The White House says it hopes to get the bill across the finish line by summer but will allow time for Biden to meet with Republican and Democratic lawmakers on possible adjustments.
White House chief of staff Ron Klain said this week that Biden hopes the package will attract bipartisan support in Congress but made clear that was not a necessity, opening the door to passing a package using budget reconciliation — the same mechanism used pass the coronavirus bill and dodge a filibuster.
“We know it has bipartisan support in the country and so we’re going to try our best to get bipartisan support here in Washington,” Klain said during a virtual interview with Politico.
A recent Morning Consult/Politico poll found that a plurality of Republicans — 42 percent — support making improvements to infrastructure, but without tax increases.
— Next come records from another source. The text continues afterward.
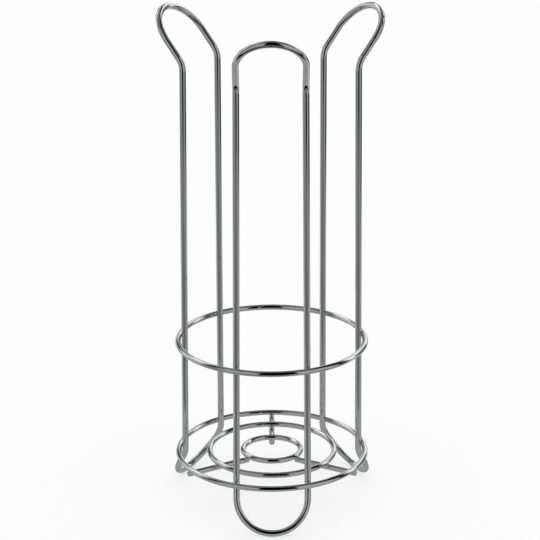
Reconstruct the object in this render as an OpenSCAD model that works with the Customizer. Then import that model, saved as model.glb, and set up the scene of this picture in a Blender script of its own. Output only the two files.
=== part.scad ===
// Toilet roll storage stand of welded round wire, in millimetres, +Z up.
// Three tall closed loops stand 120 degrees apart round a column of rolls. Each loop
// flares outward at its top, and bends outward at its bottom into a foot arc. Its legs
// lean in a little towards the top, and close in a little on each other.
// An upper ring and a base of three level rings on three radial spokes join them.
// The origin is on the stand's axis, on the floor that the three foot arcs rest on.

/* [Wire] */
// Diameter of the wire of the three loops
loop_wire_d = 5; // [4:0.1:6]
// Diameter of the wire of the four rings
ring_wire_d = 4.3; // [3.5:0.1:5.5]
// Diameter of the wire of the three spokes
spoke_wire_d = 4.5; // [3.5:0.1:5.5]
// Depth to which a weld sets one wire into the other
weld_set = 0.3; // [0.2:0.05:0.5]

/* [Rings] */
// Outer diameter of the base's outer ring, which the upper ring follows
outer_ring_d = 152; // [140:1:180]
// Outer diameter of the base's middle ring
middle_ring_d = 103; // [85:1:115]
// Outer diameter of the base's inner ring
inner_ring_d = 50; // [35:1:60]
// Height of the upper ring over the base rings, between wire centres
upper_ring_rise = 93.5; // [40:0.5:200]

/* [Spokes] */
// Length by which a spoke runs past the centre line of the inner and of the outer ring
spoke_overhang = 1.5; // [0.5:0.1:4]
// Bevel round the cut ends of a spoke
spoke_end_bevel = 0.5; // [0.2:0.1:1]

/* [Loops] */
// Distance between the two legs of a loop at the base rings, between wire centres
leg_spacing = 54.4; // [36:0.1:64]
// Angle by which each leg of a loop closes in on the other towards the top
leg_taper = 0.4; // [0:0.05:1]
// Angle by which a loop leans in over the rolls towards the top
leg_lean = 0.43; // [0:0.01:1]
// Height of the top bend over the base rings
top_bend_rise = 305; // [220:1:400]
// Bend radius of the top bend, to the wire's centre line
top_bend_r = 15; // [8:1:25]
// Angle by which the top arch flares outward from the vertical
top_flare = 39; // [15:1:50]
// Straight wire between the top bend and the arch
top_straight = 16.5; // [2:0.5:30]
// Drop from the base rings to the foot bend
foot_bend_drop = 1.5; // [1.5:0.1:8]
// Bend radius of the foot bend, to the wire's centre line
foot_bend_r = 17; // [8:1:25]
// Angle by which the foot arc leans outward from the vertical
foot_splay = 31; // [15:0.5:45]
// Straight wire between the foot bend and the foot arc
foot_straight = 0.5; // [0.5:0.5:15]
// Extra thickness of the wire in a bend
bend_swell = 0.02; // [0.02:0.01:0.1]

/* [Hidden] */
$fn = 64;

// Directions of the loops and of the spokes, seen from above
front_angle = -90;
rear_right_angle = front_angle + 120;
rear_left_angle = front_angle + 240;
back_angle = front_angle + 180;
front_left_angle = back_angle + 120;
front_right_angle = back_angle + 240;

// Distance between the centre lines of a leg and of the ring welded to its outside
leg_to_ring = (ring_wire_d + loop_wire_d) / 2 - weld_set;

// Centre lines of the base rings, as radii round the stand's axis
outer_r = (outer_ring_d - ring_wire_d) / 2;
middle_r = (middle_ring_d - ring_wire_d) / 2;
inner_r = (inner_ring_d - ring_wire_d) / 2;

// The legs stand inside the outer ring, at the height of the base rings
leg_r = outer_r - leg_to_ring;
half_spacing = leg_spacing / 2;
leg_depth = sqrt(pow(leg_r, 2) - pow(half_spacing, 2));

// A leg's distance out from the axis and to the side, at a height over the base rings
function leg_out(rise) = leg_depth - rise * tan(leg_lean);
function leg_side(rise) = half_spacing - rise * tan(leg_taper);

// The upper ring goes round the legs where they have leaned in to
upper_r = norm([leg_out(upper_ring_rise), leg_side(upper_ring_rise)]) + leg_to_ring;

// Heights over the floor
foot_side = leg_side(-foot_bend_drop);
foot_drop = foot_bend_r * sin(foot_splay) + (foot_straight + foot_side) * cos(foot_splay);
foot_bend_z = loop_wire_d / 2 + foot_drop;
base_z = foot_bend_z + foot_bend_drop;
upper_ring_z = base_z + upper_ring_rise;
top_bend_z = base_z + top_bend_rise;
spoke_z = base_z - (ring_wire_d + spoke_wire_d) / 2 + weld_set;

// Length by which straight wire runs into a bend, short enough to stay under its swell
bend_lap = 0.2;

steel = [0.78, 0.79, 0.79];

// Wire that starts upward at the origin and turns towards +X by an angle.
// It is a hair thicker than straight wire, as bent wire is, so the straights run into it.
module wire_bend(bend_r, turn) {
    translate([bend_r, 0, 0])
        mirror([1, 0, 0])
            rotate([90, 0, 0])
                rotate_extrude(angle = turn)
                    translate([bend_r, 0])
                        circle(d = loop_wire_d + bend_swell);
}

// Half circle of wire over the XY plane that joins the two sides of a loop's end
module wire_arch(arch_r) {
    rotate([90, 0, 90])
        rotate_extrude(angle = 180)
            translate([arch_r, 0])
                circle(d = loop_wire_d);
}

// End of a loop from its two bends to its arch, drawn upward from the legs' ends
module loop_end(side_r, bend_r, turn, straight) {
    for (side = [-1, 1])
        translate([0, side * side_r, 0])
            wire_bend(bend_r, turn);
    translate([bend_r * (1 - cos(turn)), 0, bend_r * sin(turn)])
        rotate([0, turn, 0]) {
            for (side = [-1, 1])
                translate([0, side * side_r, -bend_lap])
                    cylinder(d = loop_wire_d, h = bend_lap + straight);
            translate([0, 0, straight])
                wire_arch(side_r);
        }
}

// The two straight legs of a loop that stands in the direction of +X
module legs() {
    tilt = atan(tan(leg_taper) * cos(leg_lean));
    length = (top_bend_z - foot_bend_z) / (cos(tilt) * cos(leg_lean));
    for (side = [-1, 1])
        translate([leg_out(-foot_bend_drop), side * foot_side, foot_bend_z])
            rotate([side * tilt, -leg_lean, 0])
                translate([0, 0, -bend_lap])
                    cylinder(d = loop_wire_d, h = length + 2 * bend_lap);
}

// A closed loop of wire: two legs, the flared arch at the top and the foot arc
module loop(direction) {
    color(steel)
        rotate([0, 0, direction]) {
            legs();
            translate([leg_out(top_bend_rise), 0, top_bend_z])
                loop_end(leg_side(top_bend_rise), top_bend_r, top_flare, top_straight);
            translate([leg_out(-foot_bend_drop), 0, foot_bend_z])
                mirror([0, 0, 1])
                    loop_end(foot_side, foot_bend_r, foot_splay, foot_straight);
        }
}

// The six legs as the welds see them
module all_legs() {
    for (direction = [front_angle, rear_right_angle, rear_left_angle])
        rotate([0, 0, direction])
            legs();
}

// A level ring of wire round the stand's axis
module ring(centre_r, height) {
    translate([0, 0, height])
        rotate_extrude()
            translate([centre_r, 0])
                circle(d = ring_wire_d);
}

// A ring outside the legs, seated on them by its six welds
module welded_ring(centre_r, height) {
    color(steel)
        difference() {
            ring(centre_r, height);
            all_legs();
        }
}

// Half outline of a spoke: a rod with bevelled ends
module spoke_outline(length) {
    polygon([
        [0, 0],
        [spoke_wire_d / 2 - spoke_end_bevel, 0],
        [spoke_wire_d / 2, spoke_end_bevel],
        [spoke_wire_d / 2, length - spoke_end_bevel],
        [spoke_wire_d / 2 - spoke_end_bevel, length],
        [0, length]
    ]);
}

// A radial spoke under the base rings, with the three seats of its welds
module spoke(direction) {
    length = outer_r - inner_r + 2 * spoke_overhang;
    color(steel)
        difference() {
            rotate([0, 0, direction])
                translate([inner_r - spoke_overhang, 0, spoke_z])
                    rotate([0, 90, 0])
                        rotate_extrude()
                            spoke_outline(length);
            for (centre_r = [inner_r, middle_r, outer_r])
                ring(centre_r, base_z);
        }
}

module front_loop() { loop(front_angle); }
module rear_right_loop() { loop(rear_right_angle); }
module rear_left_loop() { loop(rear_left_angle); }
module upper_ring() { welded_ring(upper_r, upper_ring_z); }
module base_outer_ring() { welded_ring(outer_r, base_z); }
module base_middle_ring() { color(steel) ring(middle_r, base_z); }
module base_inner_ring() { color(steel) ring(inner_r, base_z); }
module back_spoke() { spoke(back_angle); }
module front_left_spoke() { spoke(front_left_angle); }
module front_right_spoke() { spoke(front_right_angle); }

front_loop();
rear_right_loop();
rear_left_loop();
upper_ring();
base_outer_ring();
base_middle_ring();
base_inner_ring();
back_spoke();
front_left_spoke();
front_right_spoke();
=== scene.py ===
import math

import bpy
from mathutils import Euler, Matrix, Vector


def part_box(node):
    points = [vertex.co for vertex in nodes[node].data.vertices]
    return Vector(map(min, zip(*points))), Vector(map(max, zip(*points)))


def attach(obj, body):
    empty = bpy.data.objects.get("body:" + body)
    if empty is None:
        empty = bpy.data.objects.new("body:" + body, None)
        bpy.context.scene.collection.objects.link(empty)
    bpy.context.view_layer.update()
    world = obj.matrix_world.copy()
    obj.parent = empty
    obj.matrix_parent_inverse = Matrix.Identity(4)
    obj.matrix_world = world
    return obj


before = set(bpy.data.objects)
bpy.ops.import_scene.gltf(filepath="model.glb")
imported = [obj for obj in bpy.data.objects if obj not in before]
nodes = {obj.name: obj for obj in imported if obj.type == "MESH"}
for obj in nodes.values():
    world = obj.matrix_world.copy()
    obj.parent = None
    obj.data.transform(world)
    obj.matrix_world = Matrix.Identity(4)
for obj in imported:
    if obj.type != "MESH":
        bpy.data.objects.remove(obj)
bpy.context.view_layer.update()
scene = bpy.context.scene

MM = 0.001
UP = Vector((0, 0, 1))

# The wires' radii, the depth of their welds and the places of the legs, as in the CAD
LOOP_R, RING_R, SPOKE_R = 2.5 * MM, 2.15 * MM, 2.25 * MM
WELD_SET = 0.3 * MM
LEG_HALF_SPACING = 27.2 * MM
LEG_TAPER = math.radians(0.4)
LOOP_ANGLES = (-90, 30, 150)
SPOKE_ANGLES = (90, 210, 330)

SLOTS = {
    "loop_wire": ("front_loop", "rear_right_loop", "rear_left_loop"),
    "ring_wire": ("upper_ring", "base_outer_ring", "base_middle_ring", "base_inner_ring"),
    "spoke_wire": ("back_spoke", "front_left_spoke", "front_right_spoke"),
}

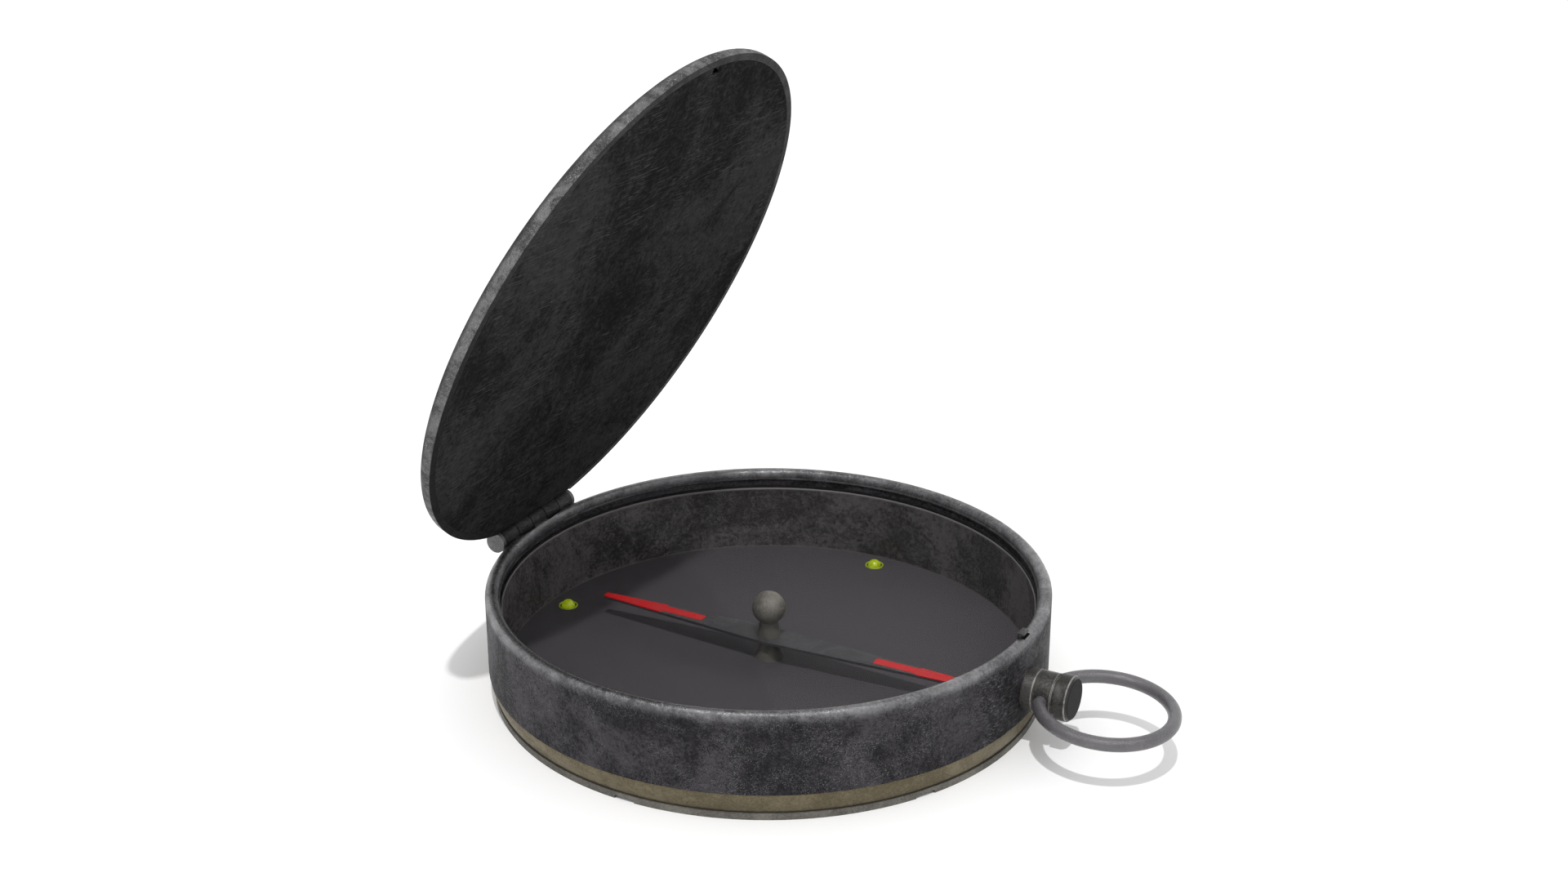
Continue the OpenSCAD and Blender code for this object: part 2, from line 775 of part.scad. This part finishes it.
module lid_catch() {
    color([0.32, 0.32, 0.33])
        difference() {
            translate([0, catch_w / 2, 0])
                rotate([90, 0, 0])
                    linear_extrude(catch_w)
                        polygon([
                            [leaf_in_x, leaf_low_z], [leaf_out_x, leaf_low_z],
                            [leaf_out_x, bridge_z + catch_t], [hook_out_x, bridge_z + catch_t],
                            [hook_out_x, hook_z], [hook_tip_x, hook_z],
                            [hook_tip_x, hook_z + hook_nose], [hook_out_x, hook_z + hook_h],
                            [hook_in_x, hook_z + hook_h], [hook_in_x, bridge_z],
                            [leaf_in_x, bridge_z]
                        ]);
            along_x(rivet_r, leaf_in_x - over, catch_t + 2 * over, pendant_z);
        }
}

module bow_ring() {
    color([0.43, 0.42, 0.43])
        translate([bow_x, 0, pendant_z])
            rotate([0, bow_droop, 0]) {
                translate([bow_centre_x, 0, 0])
                    rotate([0, 0, -bow_arc_half])
                        rotate_extrude(angle = 2 * bow_arc_half)
                            translate([bow_r, 0]) circle(r = bow_wire_r, $fn = 48);
                for (side = [-1, 1])
                    translate([0, side * bow_end_y, 0])
                        rotate([-90 * side, 0, 0]) {
                            cylinder(r = bow_wire_r, h = bow_arc_y - bow_end_y);
                            translate([0, 0, bow_arc_y - bow_end_y]) sphere(r = bow_wire_r);
                        }
            }
}

case_body();
brass_band();
back_cover();
cover_seal();
dial_plate();
spacer_ring();
crystal_seal();
crystal();
snap_ring();
luminous_beads();
bead_rings();
pivot_post();
pivot_pin();
case_knuckles();
hinge_pin();
pin_cap();
pendant_tube();
lid_shell();
lid_liner();
lid_knuckles();
compass_needle();
short_arm_arrow();
long_arm_arrow();
needle_hub();
jewel();
hub_ball();
crown();
crown_stem();
crown_spring();
lid_catch();
bow_ring();
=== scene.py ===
"""Looks of the lidded pocket compass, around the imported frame.

Finishes for every CAD node, a smooth spring for the crown, light and camera. Lengths are in metres,
those of the lens and the sensor aside.
"""

import json
import math

import bpy
from mathutils import Matrix, Vector


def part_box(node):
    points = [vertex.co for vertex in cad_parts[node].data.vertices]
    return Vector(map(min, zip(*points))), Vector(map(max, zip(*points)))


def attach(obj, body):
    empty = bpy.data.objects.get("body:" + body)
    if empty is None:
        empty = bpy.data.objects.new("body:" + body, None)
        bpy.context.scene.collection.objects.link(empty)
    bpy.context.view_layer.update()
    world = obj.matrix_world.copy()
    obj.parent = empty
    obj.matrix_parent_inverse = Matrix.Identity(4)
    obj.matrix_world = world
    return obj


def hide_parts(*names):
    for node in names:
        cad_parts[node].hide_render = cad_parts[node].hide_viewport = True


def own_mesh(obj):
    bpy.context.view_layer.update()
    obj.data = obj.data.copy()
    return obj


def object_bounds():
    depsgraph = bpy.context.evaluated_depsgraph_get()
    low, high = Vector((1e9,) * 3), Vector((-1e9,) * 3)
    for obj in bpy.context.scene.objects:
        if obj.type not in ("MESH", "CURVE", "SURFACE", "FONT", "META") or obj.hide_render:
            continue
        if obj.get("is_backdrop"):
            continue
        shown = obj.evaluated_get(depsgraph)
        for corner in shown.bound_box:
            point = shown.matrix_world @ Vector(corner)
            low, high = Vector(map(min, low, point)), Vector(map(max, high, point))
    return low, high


MM = 0.001

# Pendant: length of its neck, from the wall to the groove, and distance of its tube from the crown
NECK_LENGTH = 1.05 * MM
TUBE_TO_CROWN = 0.42 * MM
# Painted highlight line at the back edge of the crown's chamfer, from the crown's end
CHAMFER_LINE = 0.33 * MM

# The crown's spring: its wire and turns, steps in a turn and sides of the wire
SPRING_WIRE_RADIUS = 0.11 * MM
SPRING_TURNS = 3
SPRING_STEPS_A_TURN = 36
SPRING_SIDES = 12

# Studio: half the floor's side, and the key lamp's direction, distance, size and power
FLOOR_REACH = 6.0
WORLD_STRENGTH = 0.95
KEY_TOWARDS = (0.2, -0.42, 1.0)
KEY_DISTANCE = 0.9
KEY_SIZE = 0.03
KEY_ENERGY = 4.0

# Camera: lens and sensor in mm, its place, and its own back and side directions
LENS, SENSOR = 50.0, 36.0
CAMERA_PLACE = (0.100434, -0.183447, 0.112584)
CAMERA_BACK = (0.43834, -0.81560, 0.37769)
CAMERA_SIDE = (0.880845, 0.473404, 0.0)

# Plain metals: dark and light colour, roughness, metallic, and the clouds' size and specular level
CLOUD, LEVEL = 3 * MM, 0.3
METALS = {
    "gunmetal_foot": ((0.075, 0.070, 0.063), (0.16, 0.15, 0.13), 0.6, 0.1, CLOUD, LEVEL),
    "needle_grey": ((0.041, 0.039, 0.042), (0.050, 0.048, 0.052), 0.5, 0.0, CLOUD, LEVEL),
    "pale_metal": ((0.075, 0.072, 0.063), (0.125, 0.12, 0.105), 0.5, 0.2, CLOUD, LEVEL),
    "ball_metal": ((0.095, 0.088, 0.077), (0.18, 0.168, 0.148), 0.5, 0.2, CLOUD, LEVEL),
    "pin_steel": ((0.10, 0.10, 0.10), (0.17, 0.17, 0.17), 0.4, 0.8, CLOUD, LEVEL),
    "hinge_steel": ((0.012, 0.012, 0.012), (0.04, 0.04, 0.04), 0.4, 0.7, CLOUD, LEVEL),
    "bow_steel": ((0.085, 0.081, 0.087), (0.115, 0.110, 0.117), 0.22, 0.2, 4 * MM, 0.7),
    "bright_steel": ((0.3, 0.3, 0.3), (0.5, 0.5, 0.5), 0.25, 1.0, CLOUD, LEVEL),
    "dark_steel": ((0.02, 0.02, 0.021), (0.07, 0.07, 0.072), 0.5, 0.4, CLOUD, LEVEL),
}


def find_joint(name):
    """The frame's joint of that name."""
    return next(joint for joint in frame["joints"] if joint["name"] == name)


# ---------------------------------------------------------------- node trees


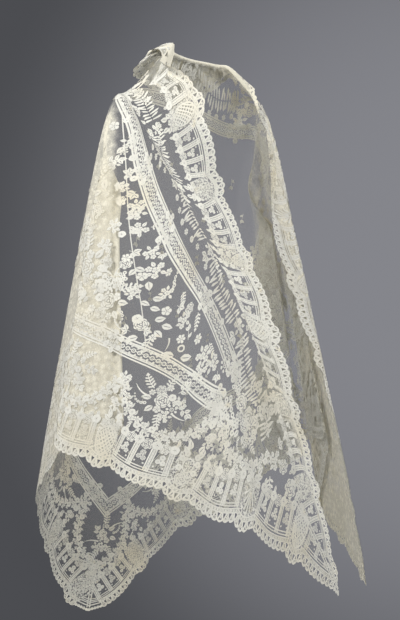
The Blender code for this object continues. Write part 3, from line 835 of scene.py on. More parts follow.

Thirty-two percent of Republicans say they support infrastructure improvements with tax increases.
The White House is also banking on support for the package among Republican mayors and governors, given the benefits of investments in improving infrastructure in local areas and keeping cities and states vibrant.
“[Biden is] changing the locus or the locale of bipartisanship,” said Barbara Perry, director of presidential studies at the University of Virginia’s Miller Center, noting that bipartisan work is historically seen as situated in the halls of Congress. “Now, we are shifting that out into the countryside.”
Republicans reject the notion that a bill can be bipartisan if it isn’t passed with bipartisan support in Washington.
“The reality is, if you’re going through budget reconciliation on something, you’re doing that because you’re not going to get bipartisan support,” said Doug Heye, a Republican strategist and ex-deputy chief of staff to former GOP House Majority Leader Eric Cantor (Va.).
In countering arguments from Republicans, the White House is expected to drive home the notion that aspects of the infrastructure package — like expansion of apprenticeships and funding for new roads and bridges — have bipartisan support.
Democrats argue that Biden’s approach will serve them well, particularly if the economy is doing well when voters go to the polls for the 2022 midterm elections.
“It takes two to be a unity president. I think Republicans have been reflexive in saying no, and I certainly don’t think it hurt Biden with the stimulus bill,” Jim Kessler, executive vice president for policy at centrist Democratic think tank Third Way. “What I expect the White House to do is to begin to redefine what bipartisan means. If the overall bill includes a lot of items that have broad bipartisan support, they’ll point to those pieces.”
The White House will define bipartisanship, Kessler said, “not on what happens on the final vote of the bill but on the level of bipartisanship in the elements that make up the major pieces.”